▶ Written exercise
Give back the whole listing exactly as shown.

** START OF Material provided **

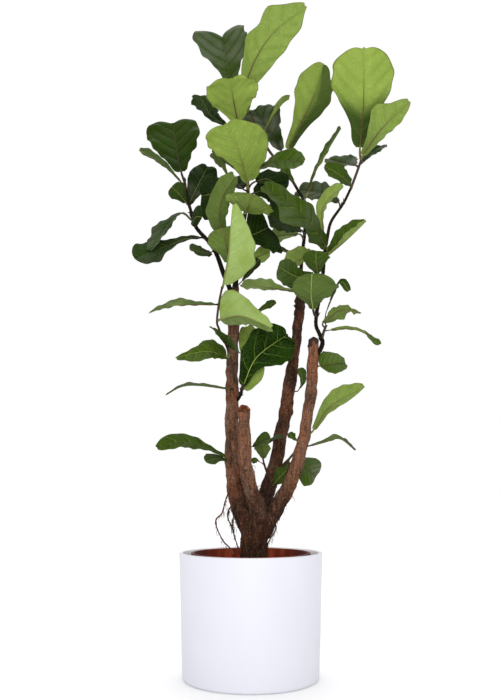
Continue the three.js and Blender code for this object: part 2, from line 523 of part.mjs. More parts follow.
// The blade: a waved sheet with the same triangles on both faces, joined round its edge.
function bladeSolid(leaf) {
  const { rowLength, fewestRows, mostRows, halfColumns: half } = BLADE;
  const rowCount = THREE.MathUtils.clamp(Math.round(leaf.length / rowLength), fewestRows, mostRows);
  const surface = [leaf.pointAt(0, 0)];
  const faces = [];
  const at = (row, side) => 1 + (row - 1) * (2 * half + 1) + side + half;
  for (let row = 1; row < rowCount; row++) {
    for (let side = -half; side <= half; side++) surface.push(leaf.pointAt(row / rowCount, side / half));
  }
  const tip = surface.push(leaf.frameAt(BLADE.tip).point) - 1;
  for (let side = -half; side < half; side++) {
    faces.push([0, at(1, side + 1), at(1, side)]);
    for (let row = 1; row < rowCount - 1; row++) {
      faces.push([at(row, side), at(row, side + 1), at(row + 1, side + 1)]);
      faces.push([at(row, side), at(row + 1, side + 1), at(row + 1, side)]);
    }
    faces.push([at(rowCount - 1, side), at(rowCount - 1, side + 1), tip]);
  }
  const normals = surface.map(() => new Vector3());
  for (const [a, b, c] of faces) {
    const normal = surface[b].clone().sub(surface[a]).cross(surface[c].clone().sub(surface[a]));
    [a, b, c].forEach((i) => normals[i].add(normal));
  }
  const count = surface.length;
  const lift = (sign) => surface.map((point, i) => point.clone()
    .addScaledVector(normals[i].clone().normalize(), sign * BLADE_THICKNESS / 2));
  const vertices = [...lift(1), ...lift(-1)];
  const triangles = [...faces, ...faces.map(([a, b, c]) => [a + count, c + count, b + count])];
  const rim = [0];
  for (let row = 1; row < rowCount; row++) rim.push(at(row, half));
  rim.push(tip);
  for (let row = rowCount - 1; row > 0; row--) rim.push(at(row, -half));
  rim.forEach((from, i) => {
    const to = rim[(i + 1) % rim.length];
    triangles.push([to, from, from + count], [to, from + count, to + count]);
  });
  return solidFrom(vertices, triangles);
}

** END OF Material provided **

▶ Result
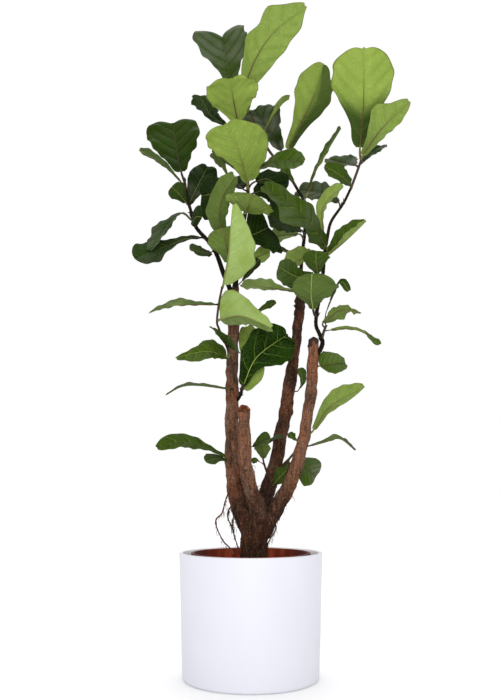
Continue the three.js and Blender code for this object: part 2, from line 523 of part.mjs. More parts follow.
// The blade: a waved sheet with the same triangles on both faces, joined round its edge.
function bladeSolid(leaf) {
  const { rowLength, fewestRows, mostRows, halfColumns: half } = BLADE;
  const rowCount = THREE.MathUtils.clamp(Math.round(leaf.length / rowLength), fewestRows, mostRows);
  const surface = [leaf.pointAt(0, 0)];
  const faces = [];
  const at = (row, side) => 1 + (row - 1) * (2 * half + 1) + side + half;
  for (let row = 1; row < rowCount; row++) {
    for (let side = -half; side <= half; side++) surface.push(leaf.pointAt(row / rowCount, side / half));
  }
  const tip = surface.push(leaf.frameAt(BLADE.tip).point) - 1;
  for (let side = -half; side < half; side++) {
    faces.push([0, at(1, side + 1), at(1, side)]);
    for (let row = 1; row < rowCount - 1; row++) {
      faces.push([at(row, side), at(row, side + 1), at(row + 1, side + 1)]);
      faces.push([at(row, side), at(row + 1, side + 1), at(row + 1, side)]);
    }
    faces.push([at(rowCount - 1, side), at(rowCount - 1, side + 1), tip]);
  }
  const normals = surface.map(() => new Vector3());
  for (const [a, b, c] of faces) {
    const normal = surface[b].clone().sub(surface[a]).cross(surface[c].clone().sub(surface[a]));
    [a, b, c].forEach((i) => normals[i].add(normal));
  }
  const count = surface.length;
  const lift = (sign) => surface.map((point, i) => point.clone()
    .addScaledVector(normals[i].clone().normalize(), sign * BLADE_THICKNESS / 2));
  const vertices = [...lift(1), ...lift(-1)];
  const triangles = [...faces, ...faces.map(([a, b, c]) => [a + count, c + count, b + count])];
  const rim = [0];
  for (let row = 1; row < rowCount; row++) rim.push(at(row, half));
  rim.push(tip);
  for (let row = rowCount - 1; row > 0; row--) rim.push(at(row, -half));
  rim.forEach((from, i) => {
    const to = rim[(i + 1) % rim.length];
    triangles.push([to, from, from + count], [to, from + count, to + count]);
  });
  return solidFrom(vertices, triangles);
}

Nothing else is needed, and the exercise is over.